Your task is to look at the relationship between the length of a book and the order it is in the series. In particular, do later books tend to be longer than earlier ones? You should use lm() to regress the number of pages (Length) against where the book is in the series (BookOrder). Question 1 should help you with using the right code (and, yes, you can use the easy built in R functions).

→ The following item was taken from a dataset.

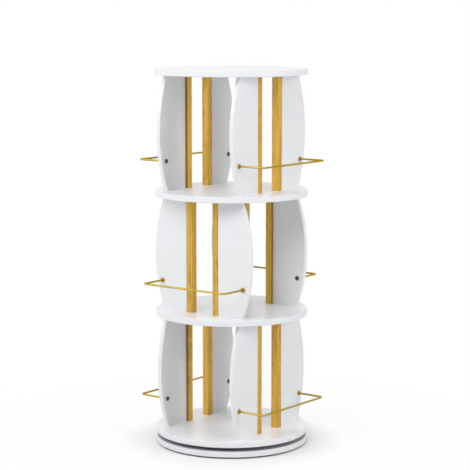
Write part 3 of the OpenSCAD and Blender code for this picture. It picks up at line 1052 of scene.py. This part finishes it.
class BOOKCASE_OT_pads(bpy.types.Operator):
    """Stick the ribbed anti-slip pads under the base disc"""

    bl_idname = "bookcase.pads"
    bl_label = "Stick pads"

    def execute(self, context):
        bearing = context.scene.bookcase_bearing
        skin = {"shade": 0.6, "roughness": 0.72, "grain": 1300, "depth": 4e-5}
        rubber = moulded("pad_rubber_black", bearing.rubber, **skin)
        first = math.pi / bearing.pad_count
        radius = (PADS_HIGH.x - bearing.pad / 2) / math.cos(first)
        shape = {"Count": bearing.pad_count, "Radius": radius, "First angle": first}
        shape["Material"] = rubber
        grown("grip_pads", ring_tree, shape, "base", ["base_pads"], pad_mesh(bearing))
        return {"FINISHED"}


LAMP_WIDTH = 1.8
LAMP_TARGET = Vector((0, 0, 0.5))
# Place and watts of each lamp
LAMPS = {
    "key_lamp": ((-2.2, -3.3, 2.4), 58),
    "side_lamp": ((3.8, 0.3, 1.8), 54),
    "high_lamp": ((0.9, -2.9, 3.0), 42),
    "back_lamp": ((-2.6, 3.0, 2.0), 26),
}

# The floor as the camera sees it: its darker grey under the base disc, which is painted shadow, and
# its grey beside it, the distances from the axis between which they blend, and the distances at
# which its fade to white slows and ends
FLOOR_PAINTED_SHADOW, FLOOR_BESIDE = (0.35, 0.35, 0.35, 1), (0.86, 0.86, 0.86, 1)
SHADE_IN, SHADE_OUT = 0.192, 0.198
FADE_SLOWS, FADE_ENDS = 0.30, 0.9
FADE_CLOSE, FADE_FAR = 0.87, 0.13
FLOOR_HALF_WIDTH = 60.0


def hang_lamp(name, place, watts):
    """A soft square lamp that the camera doesn't see. The one at the back gives no highlights."""
    light = bpy.data.lights.new(name, "AREA")
    light.size, light.energy = LAMP_WIDTH, watts
    made = linked(name, light)
    made.location = place
    made.rotation_euler = (LAMP_TARGET - Vector(place)).to_track_quat("-Z", "Y").to_euler()
    made.visible_camera = False
    made.visible_glossy = name != "back_lamp"


def seen_directly(wires):
    """1 for rays from the camera, or by way of a mirror or glass, and 0 for diffuse light."""
    rays = wires.node("ShaderNodeLightPath").outputs
    seen = wires.math("MAXIMUM", rays["Is Camera Ray"], rays["Is Glossy Ray"])
    return wires.math("MAXIMUM", seen, rays["Is Transmission Ray"])


class BOOKCASE_OT_stage(bpy.types.Operator):
    """Lay the floor, hang the lamps and place the camera"""

    bl_idname = "bookcase.stage"
    bl_label = "Set stage"

    def execute(self, context):
        stage = context.scene.bookcase_stage
        self.lay_floor(stage)
        self.light(stage)
        self.place_camera(stage)
        context.scene.view_settings.view_transform = "Standard"
        return {"FINISHED"}

    def lay_floor(self, stage):
        """A wide floor that keeps the soft shadow and fades to white away from the bookcase. Under
        the base disc its darker grey is painted shadow.
        """
        made = bpy.data.materials.new("pale_floor")
        made.use_nodes = True
        wires = Wiring(made.node_tree)
        made.node_tree.nodes.clear()
        distance = wires.vector_math("LENGTH", {0: wires.place()}, "Value")
        matt = wires.shader("BsdfDiffuse", {"Color": stage.floor})
        # Painted shadow: a darker grey under the base disc
        beside = wires.range(distance, SHADE_IN, SHADE_OUT)
        grey = wires.mixed(beside, FLOOR_PAINTED_SHADOW, FLOOR_BESIDE)
        pale = wires.shader("BsdfDiffuse", {"Color": grey})
        white = wires.shader("Emission")
        close = wires.range(distance, SHADE_OUT, FADE_SLOWS, 0.0, FADE_CLOSE)
        fade = wires.add(close, wires.range(distance, FADE_SLOWS, FADE_ENDS, 0.0, FADE_FAR))
        shown = wires.shaders(fade, pale, white)
        above = wires.shaders(seen_directly(wires), matt, shown)
        below = wires.shader("NewGeometry", output="Backfacing")
        clear = wires.shader("BsdfTransparent")
        wires.node("ShaderNodeOutputMaterial", {"Surface": wires.shaders(below, above, clear)})
        mesh = bpy.data.meshes.new("floor")
        far = FLOOR_HALF_WIDTH
        corners = [(-far, -far, 0), (far, -far, 0), (far, far, 0), (-far, far, 0)]
        mesh.from_pydata(corners, [], [(0, 1, 2, 3)])
        mesh.materials.append(made)
        floor = linked("floor", mesh)

    def light(self, stage):
        """Soft light that grows towards the zenith, a white surrounding and the lamps."""
        world = bpy.data.worlds.new("soft_studio")
        world.use_nodes = True
        bpy.context.scene.world = world
        wires = Wiring(world.node_tree)
        world.node_tree.nodes.clear()
        up = wires.split(wires.shader("TexCoord", output="Generated"))[2]
        strength = wires.times(wires.math("POWER", wires.range(up, 0.0, 1.0), 1.3), stage.daylight)
        soft = wires.shader("Background", {"Color": (0.96, 0.98, 1.0, 1), "Strength": strength})
        white = wires.shader("Background", {"Color": (1, 1, 1, 1)})
        seen = wires.shaders(seen_directly(wires), soft, white)
        wires.node("ShaderNodeOutputWorld", {"Surface": seen})
        for name, (place, watts) in LAMPS.items():
            hang_lamp(name, place, watts * stage.lamps)

    def place_camera(self, stage):
        """The camera at the photograph's viewing angle."""
        camera = bpy.data.cameras.new("camera")
        camera.lens = stage.lens
        camera.sensor_width = 36.0
        camera.clip_end = 200.0
        made = linked("camera", camera)
        away, turn = stage.camera_distance, stage.camera_turn
        made.location = (away * math.sin(turn), -away * math.cos(turn), stage.camera_height)
        made.rotation_euler = (math.pi / 2 - stage.camera_pitch, 0, turn - stage.camera_yaw)
        bpy.context.scene.camera = made


OPERATORS = (
    BOOKCASE_OT_boards,
    BOOKCASE_OT_posts,
    BOOKCASE_OT_rails,
    BOOKCASE_OT_collars,
    BOOKCASE_OT_nuts,
    BOOKCASE_OT_screws,
    BOOKCASE_OT_plugs,
    BOOKCASE_OT_dowels,
    BOOKCASE_OT_bearing,
    BOOKCASE_OT_pads,
    BOOKCASE_OT_stage,
)


class BOOKCASE_PT_panel(bpy.types.Panel):
    """The bookcase's settings and steps"""

    bl_idname = "BOOKCASE_PT_panel"
    bl_label = "Revolving bookcase"
    bl_space_type = "VIEW_3D"
    bl_region_type = "UI"
    bl_category = "Bookcase"

    def draw(self, context):
        for name, group in SETTINGS.items():
            box = self.layout.box()
            box.label(text=group.__doc__)
            for key in group.__annotations__:
                box.prop(getattr(context.scene, name), key)
        for operator in OPERATORS:
            self.layout.operator(operator.bl_idname)


def register():
    for name, group in SETTINGS.items():
        bpy.utils.register_class(group)
        setattr(bpy.types.Scene, name, PointerProperty(type=group))
    for made in (*OPERATORS, BOOKCASE_PT_panel):
        bpy.utils.register_class(made)


def unregister():
    for made in reversed((*OPERATORS, BOOKCASE_PT_panel)):
        bpy.utils.unregister_class(made)
    for name, group in reversed(SETTINGS.items()):
        delattr(bpy.types.Scene, name)
        bpy.utils.unregister_class(group)


def main():
    register()
    for operator in OPERATORS:
        step = operator.bl_idname.split(".")[1]
        getattr(bpy.ops.bookcase, step)()


if __name__ == "__main__":
    main()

Question 3: The Climate Change of Crime

There are many effects of the changing climate, with species moving futher north, and great tits (Parus major) becoming more murderous. But even humans are not immune. There have been suggestions that people also become more violent when the temperature get hotter. We can explore some of the evidence about this, thanks to the Chicago Police Department. Our data comes from their online resources: these are the daily mean temperatures and number of crimes between January 1st 2001 and January 23rd 2019. We have removed data where the man temperature was below freezing (the full data will appear later in the course). We can read in the data from the web (check that the link is correct!):

ChicagoCrime <- read.csv("https://www.math.ntnu.no/emner/ST2304/2019v/Week5/NoFreezeTempCrimeChicago.csv")
str(ChicagoCrime)
## 'data.frame':    57 obs. of  2 variables:
##  $ TempC: num  0.556 1.111 1.667 2.222 2.778 ...
##  $ Crime: num  888 969 950 995 891 ...

The data consists of the temperature in Celcius, and for that temperature, the average the number of crimes reported (over the whole period).

Now you should use lm()to fit a regression line.